The Sleeper has a libretto by the distinguished poet Michael Symmons Roberts, set by Stephen Deazley. Perhaps not surprisingly, it was impossible to hear anything like every word of the libretto, but the general outlines were clear enough. Set in a dystopian world, the work’s central fable is of a society in which most people have lost the ability to sleep – a loss encouraged and sustained by the government as a means of control and, no doubt, as a means to extra productivity (the relevance to the Coal Exchange shouldn’t go unnoticed). Robbed of sleep the people are robbed of many of the intimacies of human life, of dreams, of the warmth and privacy of the bed, of familial and sexual intimacies. Instead their lives are lived in 24 hour wakefulness, nerves at breaking point, minds unrestored by sleep. At the beginning of this promenade production the audience were led into a semi-derelict cellar of the Coal Exchange, the scene of a squat, the squatters being young people avoiding the authorities. Unknown to the audience at this point (unless they had read the programme!) one of their number has actually retained the ability to sleep. The young squatters, like the inhabitants of a circle in Dante’s Inferno, interacted edgily and fearfully, beat out agitated rhythms on tin cans, fidgeted painfully, lost their tempers with one another. Some of them wore small torchlights on their foreheads as they led the audience through the darkness, eerily like the helmets of those miners on the exploitative profits of whose labour the Coal Exchange was built. There were some striking theatrical moments here, reinforced by Deazley’s generally edgy music (just occasionally too predictably percussive). Some of the most memorable musical moments came in fractured, yearning lullabies, sung in awareness of their subversive status in this society. The pressures on the squatters increase as one of their number is caught shoplifting and they are made the subject of a police raid, and when a well-dressed woman arrives telling them that she knows there is a ‘sleeper’ amongst them and, ambiguously, offering them help.
The audience were led back outside the Coal Exchange, past posters carrying messages like ‘Keep Awake, By Order of the State’ as a transition between the first and second parts of the production. For that second part, the audience was brought into a splendidly wood-panelled chamber, representing the home of the rich man Hypnos who was offering his help – provided that the identity of the ‘sleeper’ amongst them should be revealed to him, though what his motives were and how far he could be trusted remained unclear. The audience were seated down the two long sides of the rectangular hall, a bed, within a lockable iron cage, on one of the short walls. Hypnos (his daughter Somnus had been his ‘agent’ at the end of the first part) watched a film of his mother sleeping; his house was decorated with nightdresses hanging from the ceiling. When, finally, the sleeper (Ella) identified herself, Hypnos dressed her in a nightdress like that of his mother, placed her in the bed, filmed her, and made her the object of his unwanted sexual attentions. Instinct and sexuality were distorted in this sleepless world, in a kind of displaced Oedipal desire.

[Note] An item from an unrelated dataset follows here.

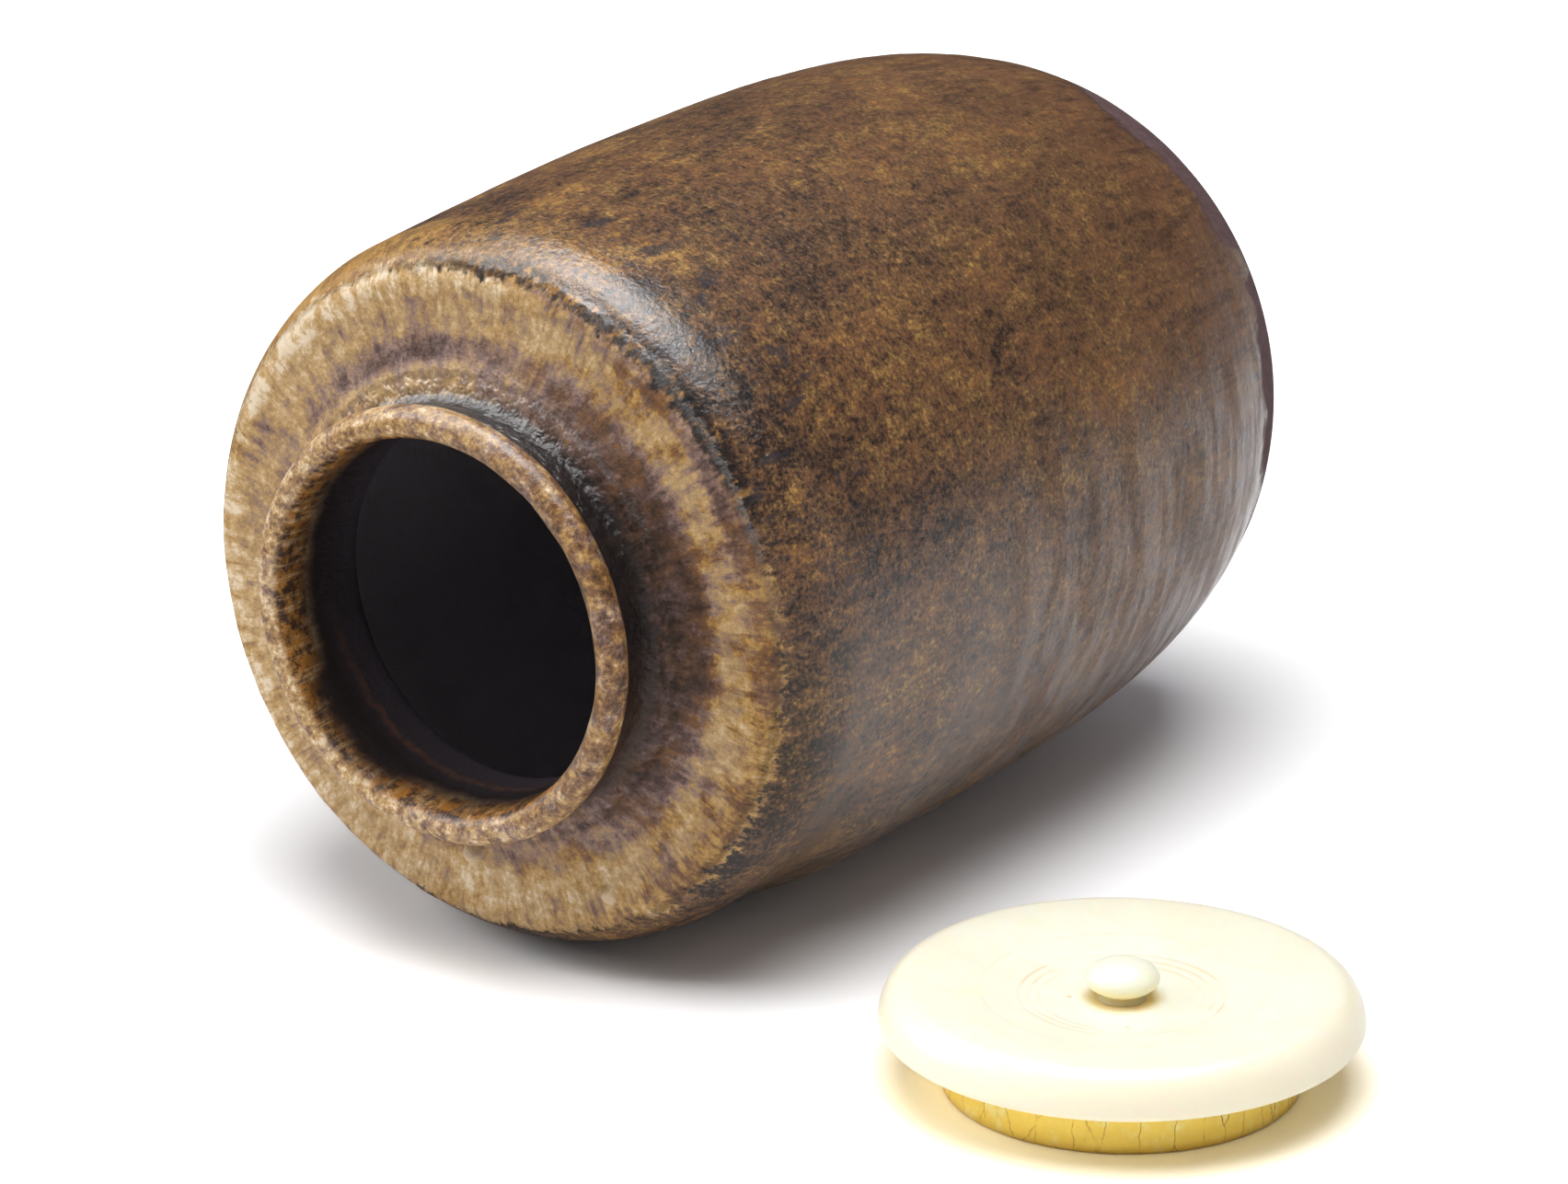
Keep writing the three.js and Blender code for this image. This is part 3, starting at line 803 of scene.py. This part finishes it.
    # Neck and lip
    neck = tones(turn.around(NECK_LIGHTNESS) + grained * 0.3, black=0, dusk=0.3, plum=0.7, tan=1)
    neck_edge = along + grains * 2.0 + blotches * 1.6 - 1.8
    surface = mix(neck_edge.ease(slope_end + 0.1, slope_end + 1.3), surface, neck)
    lip_light = turn.around(LIP_LIGHTNESS) + mottle * 2.5 + flecks - 1.7
    lip = tones(lip_light, umber=0, plum=0.25, mauve=0.5, tan=0.75, cream=1)
    lip_amber = tones(lip_light, umber=0, amber_brown=0.4, gold=0.8, cream=1)
    lip = mix(speck_hue.ease(0.34, 0.54) * turn.around(LIP_AMBER), lip, lip_amber)
    surface = mix((along + mottle * 1.8 - 0.9).ease(lip_start + 0.1, lip_start + 0.6), surface, lip)
    edge = mix(mottle.ease(0.42, 0.58), colours.umber, colours.amber)
    pale_edge = mix(blotches.ease(0.42, 0.58), colours.mauve, colours.tan)
    edge = mix(flow.towards(62, 0.3, 0.7), edge, pale_edge)
    at_edge = along.band(lip_end - 0.9, lip_end + 1.5, 0.8) * streaks.ease(0.36, 0.54, 0.45, 1.0)
    surface = mix(at_edge, surface, edge)

    # The inside, darker in front of the throat and lighter deeper in, where the lighter colour is painted light in
    # the dark interior, with a faint rusty line
    inside = tones(along * (1 / 20) - lip_end / 20, inside=0.15, throat=0.5, hollow=1)
    rust_line = (along + blotches * 1.6 - 0.8).band(lip_end + 4.6, lip_end + 4.9, 0.5)
    rust_line = rust_line * flow.towards(195, 0.3, 0.9) * mottle.ease(0.35, 0.6, 0.05, 0.3)
    chipped = flow.towards(LIP_CHIP["degrees"], 0.88, 0.985)
    depth = along + mottle * 2.4 + blotches * 1.6 - 2.0 + chipped * 1.7
    surface = mix(depth.ease(lip_end - 0.5, lip_end + 3.0), surface, mix(rust_line, inside, colours.rust))
    for thing in (GLAZE_LUMP, GLAZE_CRUMB):
        bearing = math.radians(thing["degrees"])
        centre = (thing["from_axis"] * math.sin(bearing), -thing["height_up"], thing["from_axis"] * math.cos(bearing))
        pale = place.spot(centre, thing["radius"] * 0.5, thing["radius"] * 0.6)
        surface = mix(pale * 0.6, surface, colours.cream)

    # Bare clay round the foot, under a ragged edge of the glaze with one run
    edge_noise = flow.stretch(1, 1, 0.4).noise(9, 4, 0.6)
    run = flow.towards(60, 0.9975, 0.9997)
    glazed = (along + edge_noise * 12 + grains * 2.5 + run * 4).ease(20.6, 22.2)
    clay = mix(grains.ease(0.35, 0.65, 0.0, 0.4), colours.clay, colours.dusk)

    # Gloss and relief
    sloped = ragged.band(crest - 0.2, slope_end - 1.2, 0.8)
    lower = along.ease(62, 48)
    satin = turn.around(BODY_GLOSS) * (lower * (rings.ease(0.38, 0.62, 0.5, 1.15) - 1.0) + 1.0)
    shine = satin.blend((along + grains * 3 + blotches * 4).ease(79, 82), turn.around(CORNER_GLOSS))
    shine = shine.blend(along.band(slope_end - 2, lip_start - 0.4, 0.6), turn.around(NECK_GLOSS))
    coat = glazed * shine.blend(sloped, 0.25) * along.ease(lip_end + 5.5, lip_end + 3.5)
    pits = fine_pits(place, 1.4, 0.14, 0.5)
    peel = place.noise(1.7, 3, 0.6)
    fine = place.shift(5, 5, 5).noise(0.5, 3, 0.6)
    cove_pits = along.band(slope_end - 1, lip_start, 1.0) * place.noise(1.1, 2, 0.6)
    grainy, ringed = speckle * sloped, rings * lower
    height = (peel * 0.15 + grains * 0.10 + fine * 0.05 + pits * -0.07 + glazed * 0.12
              + streaks * low_part * 0.05 + cove_pits * 0.22 + grainy * 0.25 + ringed * 0.06)
    glass = (peel * 0.09 + fine * 0.08 + grains * 0.09 + pits * -0.05 + cove_pits * 0.45 + ringed * 0.06
             + grainy * 0.25)
    finish_tree(tree, "ShaderNodeOutputMaterial", "ShaderNodeBsdfPrincipled", {
        "Base Color": mix(glazed, clay, surface), "Roughness": glazed.ease(0, 1, 0.75, 0.46) + flecks * 0.12,
        "Normal": height.bump(), "Specular IOR Level": 0.05, "Coat Weight": coat, "Coat Roughness": 0.09,
        "Coat IOR": 1.5, "Coat Normal": glass.bump()})
    return material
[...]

This wasn’t a work in which individual singers were given very much chance to shine, being essentially an ensemble piece. When individuals were called on to come to the fore the results were uniformly satisfactory, notably in the persons of Tim Nelson’s Hypnos, Emily Griffiths’s Ella, Celine Forrest’s Somnus and William Helliwell’s Keller. But what was impressive, above all, was the quality of the ensemble singing, which was intense, committed and complemented by a genuine theatricality of movement and gesture of which many more experienced performers might reasonably be envious. The single most memorable moment came at the very end when, forced together into the centre of the hall by the police, the cast sang a final ‘lullay’ which had immense poignancy, a plea and an affirmation, sung out of fear and despair, held up against the power of police and state like a candle against the surrounding darkness. As throughout, the playing of the small instrumental forces was thoroughly effective, well-marshalled by Tim Murray.
Not for the first time, all concerned in a production by WNYO can be properly proud of their abilities and their hard work.